Small changes make a big difference
As we consider the enormity of the use of electricity and the corresponding CO2 emissions, it becomes apparent that we as a world civilization, need to initiate practices to both reduce the use of electricity and reduce the waste of electricity. One significant way to reduce the use of electricity is with technology. For instance, LED light bulbs give us the same light as an old-style light bulb but at 20% of the previous electricity used; that’s an 80% savings for each bulb!
If our goal is to reduce global electricity consumption, then electric motor efficiency becomes of huge importance, because motors are part of so many appliances/devices. Motors are in refrigeration, air conditioning, pumps, compressors, fans, and much more from hair driers to snowblowers, and toy trains to commuter trains.
If we can improve the efficiency of every electric motor by just 1%, then this accounts for 0.10 PetaWatt-hours of savings each year, and this would provide enough electricity for more than 8 Million homes in the USA!
The drivers of electromagnetic change
In addition to the commercial benefits of improving electric motors efficiencies, government and community regulations/mandates are calling for higher efficiencies. The USA for instance has the DOE, EPA, the EnergyGuide, and the Energy Star regulations all pushing for improvements in electric motors performance.
The largest proportion of motor electricity consumption is attributable to mid‐size motors with output powers between 0.75 kW to 375 kW. These sorts of motors are used in HVAC, pumps, elevators, conveyors, and industrial handling & processing. These electric motors consume more electricity than motors in other size machines (68% of the combined total of all electromagnetic motors).
How electromagnetic machines could save us
There is great potential for electric motor companies to fulfill this global problem. To do this, they will need sophisticated software tools to “build and test” or virtually prototype their designs with simulations. Simulations allow engineers and researchers to develop designs with higher efficiency for a minimum research cost and in the least amount of elapsed research time.
An electric motor is an energy conversion device, that transforms electrical energy into mechanical energy. The mechanical energy is then used to perform some desired task or work. The primary discipline of physics involved in a motor is electromagnetics or EMAG. However, in order to develop designs with the highest possible efficiencies, the designer must review the behavior of the motor from a multi-physics perspective.

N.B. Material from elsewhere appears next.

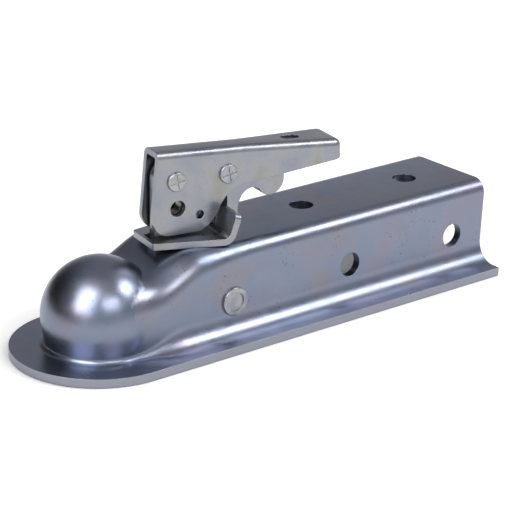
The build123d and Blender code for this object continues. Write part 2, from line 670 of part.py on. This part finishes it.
def make_trigger():
    """Folded trigger: two cheeks, a front web on the arm and the tooth on the web."""
    half = TRIGGER_WIDTH / 2
    cheeks = extrude(Plane.XZ * trigger_profile(), amount=half, both=True)
    hollow = extrude(Plane.XZ * trigger_profile(), amount=half - TRIGGER_SHEET, both=True)
    web_height = TRIGGER_WEB_TOP - TRIGGER_ARM_BOTTOM
    web = Pos(
        TRIGGER_ARM_FRONT + TRIGGER_SHEET / 2, 0, TRIGGER_ARM_BOTTOM + web_height / 2
    ) * Box(TRIGGER_SHEET, TRIGGER_WIDTH, web_height)
    tooth_length = TRIGGER_ARM_FRONT + TRIGGER_SHEET / 2 - TOOTH_TIP
    tooth = Pos(TOOTH_TIP + tooth_length / 2, 0, TOOTH_BOTTOM + TOOTH_HEIGHT / 2) * Box(
        tooth_length, TOOTH_WIDTH, TOOTH_HEIGHT
    )
    trigger = cheeks - hollow + web + tooth
    trigger -= y_cylinder(
        TRIGGER_PIVOT_X, TRIGGER_PIVOT_Z, PIN_DIAMETER + 2 * RUNNING_CLEARANCE, TRIGGER_WIDTH
    )
    return latch_place(LEVER_PIVOT_HEIGHT) * trigger


def coil(radius, wire, height, turns):
    """Open helical coil that stands on z = 0."""
    path = Helix(pitch=height / turns, height=height, radius=radius)
    section = Plane(origin=path @ 0, z_dir=path % 0) * Circle(wire / 2)
    return sweep(section, path=path)


def make_clamp_spring():
    """Compression spring round the stem, between the roof and the clamp's arm."""
    low = CLAMP_ARM_TOP + SPRING_GAP
    height = spring_top() - low - SPRING_GAP - SPRING_WIRE
    radius = (SPRING_OUTER_DIAMETER - SPRING_WIRE) / 2
    return Pos(LATCH_X, 0, low + SPRING_WIRE / 2) * coil(radius, SPRING_WIRE, height, SPRING_TURNS)


def spring_top():
    """Underside of the washer that the spring pushes against."""
    return ROOF_HEIGHT - SHEET - SPRING_SEAT_DROP - SPRING_TOP_WASHER


def make_spring_washer():
    """Washer between the spring and the falling roof above it."""
    washer = Cylinder(SPRING_TOP_WASHER_DIAMETER / 2, SPRING_TOP_WASHER)
    washer -= latch_rotation() * Box(
        STEM_NECK_WIDTH + 2 * SIDE_CLEARANCE, STEM_THICKNESS + 2 * SIDE_CLEARANCE, 2 * SPRING_TOP_WASHER
    )
    return Pos(LATCH_X, 0, spring_top() + SPRING_TOP_WASHER / 2) * washer


def latch_rotation():
    """Turn of the latch about its stem."""
    return Rot(0, 0, -LATCH_YAW)


def make_nut_washer():
    """Thick washer on the shank below the clamp's arm."""
    top = CLAMP_ARM_TOP - CLAMP_ARM_THICKNESS - RUNNING_CLEARANCE
    washer = Cylinder(NUT_WASHER_DIAMETER / 2, NUT_WASHER_THICKNESS)
    washer -= Cylinder(STEM_SHANK_DIAMETER / 2, 2 * NUT_WASHER_THICKNESS)
    return Pos(LATCH_X, 0, top - NUT_WASHER_THICKNESS / 2) * washer


def make_lock_nut():
    """Hexagon nut that sets the clamp's height on the shank."""
    top = CLAMP_ARM_TOP - CLAMP_ARM_THICKNESS - RUNNING_CLEARANCE - NUT_WASHER_THICKNESS
    hexagon = RegularPolygon(NUT_FLATS / 2, 6, major_radius=False)
    nut = extrude(hexagon, amount=-NUT_HEIGHT)
    nut -= Cylinder(STEM_SHANK_DIAMETER / 2, 4 * NUT_HEIGHT)
    return Pos(LATCH_X, 0, top) * nut


def make_trigger_spring():
    """Torsion spring on the trigger's pin, with one leg forward and one leg down the arm."""
    width = TRIGGER_SPRING_WIRE * 1.1 * TRIGGER_SPRING_TURNS
    winding = coil(TRIGGER_SPRING_RADIUS, TRIGGER_SPRING_WIRE, width, TRIGGER_SPRING_TURNS)
    spring = Rot(90, 0, 0) * winding
    placed = Pos(TRIGGER_PIVOT_X, width / 2, TRIGGER_PIVOT_Z) * spring
    return latch_place(LEVER_PIVOT_HEIGHT) * placed


def build_nodes():
    """Every piece of the coupling by its node's name."""
    return {
        "coupler_body": make_coupler_body(),
        "clamp_pivot_rivet": make_clamp_pivot_rivet(),
        "clamp_spacer_near": make_clamp_spacer(-1),
        "clamp_spacer_far": make_clamp_spacer(1),
        "ball_clamp": make_ball_clamp(),
        "base_plate": make_base_plate(),
        "latch_stem": make_latch_stem(),
        "clamp_spring": make_clamp_spring(),
        "spring_washer": make_spring_washer(),
        "nut_washer": make_nut_washer(),
        "lock_nut": make_lock_nut(),
        "latch_lever": make_latch_lever(),
        "lever_pivot_pin": make_latch_pin(0.0, 0.0),
        "stem_washer_near": make_stem_washer(-1),
        "stem_washer_far": make_stem_washer(1),
        "trigger": make_trigger(),
        "trigger_pivot_pin": make_latch_pin(TRIGGER_PIVOT_X, TRIGGER_PIVOT_Z),
        "trigger_spring": make_trigger_spring(),
    }


def main():
    """Write one STEP file per piece."""
    os.makedirs("parts", exist_ok=True)
    for name, solid in build_nodes().items():
        export_step(solid, f"parts/{name}.step")
        print(name, len(solid.solids()), round(solid.volume))


main()
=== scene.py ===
"""Looks of the trailer coupling head: finishes, thread, light and camera."""

import logging
import math
from dataclasses import dataclass
from enum import Enum

import bpy
from mathutils import Matrix, Vector


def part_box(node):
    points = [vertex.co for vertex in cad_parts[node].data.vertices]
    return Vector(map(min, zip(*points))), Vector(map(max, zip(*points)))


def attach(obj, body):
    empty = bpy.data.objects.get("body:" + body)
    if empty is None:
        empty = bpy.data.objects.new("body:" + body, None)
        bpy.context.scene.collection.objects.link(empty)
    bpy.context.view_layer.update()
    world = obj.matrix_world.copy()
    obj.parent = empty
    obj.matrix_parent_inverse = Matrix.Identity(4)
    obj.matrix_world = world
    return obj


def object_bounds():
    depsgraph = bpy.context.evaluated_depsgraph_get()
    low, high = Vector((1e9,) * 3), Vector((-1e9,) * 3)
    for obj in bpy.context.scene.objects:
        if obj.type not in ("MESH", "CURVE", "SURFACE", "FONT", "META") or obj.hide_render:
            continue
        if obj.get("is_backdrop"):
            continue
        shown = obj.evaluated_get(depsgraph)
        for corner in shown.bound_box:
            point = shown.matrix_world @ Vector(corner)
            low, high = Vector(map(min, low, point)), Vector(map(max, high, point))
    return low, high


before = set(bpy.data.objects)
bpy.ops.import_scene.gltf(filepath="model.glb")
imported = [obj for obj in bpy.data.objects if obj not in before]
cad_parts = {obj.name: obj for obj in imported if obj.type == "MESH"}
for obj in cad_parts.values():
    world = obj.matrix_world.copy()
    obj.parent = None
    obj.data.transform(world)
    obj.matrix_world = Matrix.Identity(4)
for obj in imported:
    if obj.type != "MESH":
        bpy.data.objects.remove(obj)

LOG = logging.getLogger("coupling")
MM = 0.001
WHITE = "#ffffff"

Tree = bpy.types.NodeTree
Socket = bpy.types.NodeSocket
Point = tuple[float, float, float]
Span = tuple[float, float]


class Crease(Enum):
    """Angle in degrees from which an edge stays sharp, by how the piece was made."""

    SHEET = 32.0
    WIRE = 60.0


def linear(hex_colour: str) -> tuple[float, float, float, float]:
    """Turn an sRGB hex colour into linear light.

    Args:
        hex_colour: six hex digits with a leading hash.

    Returns:
        Red, green, blue and an alpha of one.
    """
    parts = [int(hex_colour[i : i + 2], 16) / 255 for i in (1, 3, 5)]
    light = [p / 12.92 if p <= 0.04045 else ((p + 0.055) / 1.055) ** 2.4 for p in parts]
    return (light[0], light[1], light[2], 1.0)


def add_node(tree: Tree, kind: str, feeds: dict | None = None, **settings: object) -> bpy.types.Node:
    """Add a node, set its properties, and set or link its inputs.

    Args:
        tree: the node tree.
        kind: the node's type name.
        feeds: input name or number to a value or to an output socket.
        settings: the node's own properties.

    Returns:
        The new node.
    """
    node = tree.nodes.new(kind)
    for key, value in settings.items():
        setattr(node, key, value)
    for key, value in (feeds or {}).items():
        if isinstance(value, Socket):
            tree.links.new(value, node.inputs[key])
        else:
            node.inputs[key].default_value = value
    return node


def empty_tree(owner: bpy.types.ID) -> Tree:
    """Switch a material or world to nodes and clear what it starts with.

    Args:
        owner: the material or world.

    Returns:
        Its empty node tree.
    """
    owner.use_nodes = True
    owner.node_tree.nodes.clear()
    return owner.node_tree


def place_mesh(name: str, mesh: bpy.types.Mesh) -> bpy.types.Object:
    """Make an object of a mesh and link it to the scene.

    Args:
        name: the object's name.
        mesh: its mesh, with its place in its vertices.

    Returns:
        The new object, at the origin.
    """
    piece = bpy.data.objects.new(name, mesh)
    bpy.context.collection.objects.link(piece)
    return piece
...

Electromagnetic designs optimized with multi-physics solutions
A multi-physics approach allows the engineer to simultaneously consider a myriad of potential requirements and limitations, enabling them to perform a robust testing and optimization process. Their investigations can include a coupled EMAG and thermal simulation. This allows the materials to adjust to local temperature distributions as the motor heats up. Alternatively, the engineer can add cooling to remove the heat and keep the motor in a safe operating range. Additionally, considerations may include a coupled EMAG to mechanical simulation. This process allows the designer to review possible shape changes of the components and assess the motor’s durability and dynamics. Finally, one may consider a coupled EMAG and acoustic simulation. This allows the designer to review whether the electric to mechanical energy conversion would result in the motor producing undesirable sounds during operation. All of these simulations enable the designer to explore possibilities and mitigate undesirable behavior before actually building a physical specimen.
These simulations can be performed by a suite of software tools developed and provided by Siemens Digital Industry Software; these tools are available as part of the CAE product called Simcenter. The simulation of each discipline of physics is available stand-alone or they can be combined as a coupled simulation with interoperability which allows for component CAD, mesh, and physics results to all be smoothly exchanged at the designer’s fingertips.
We hope that this blog inspires the electric motor manufacturers and helps them review & adopt new tools. So that they can innovate and develop new technology that improves the efficiency of their motors. All of us should aim to reduce the amount of electricity we use and our subsequent carbon footprint; the future of civilization depends upon it.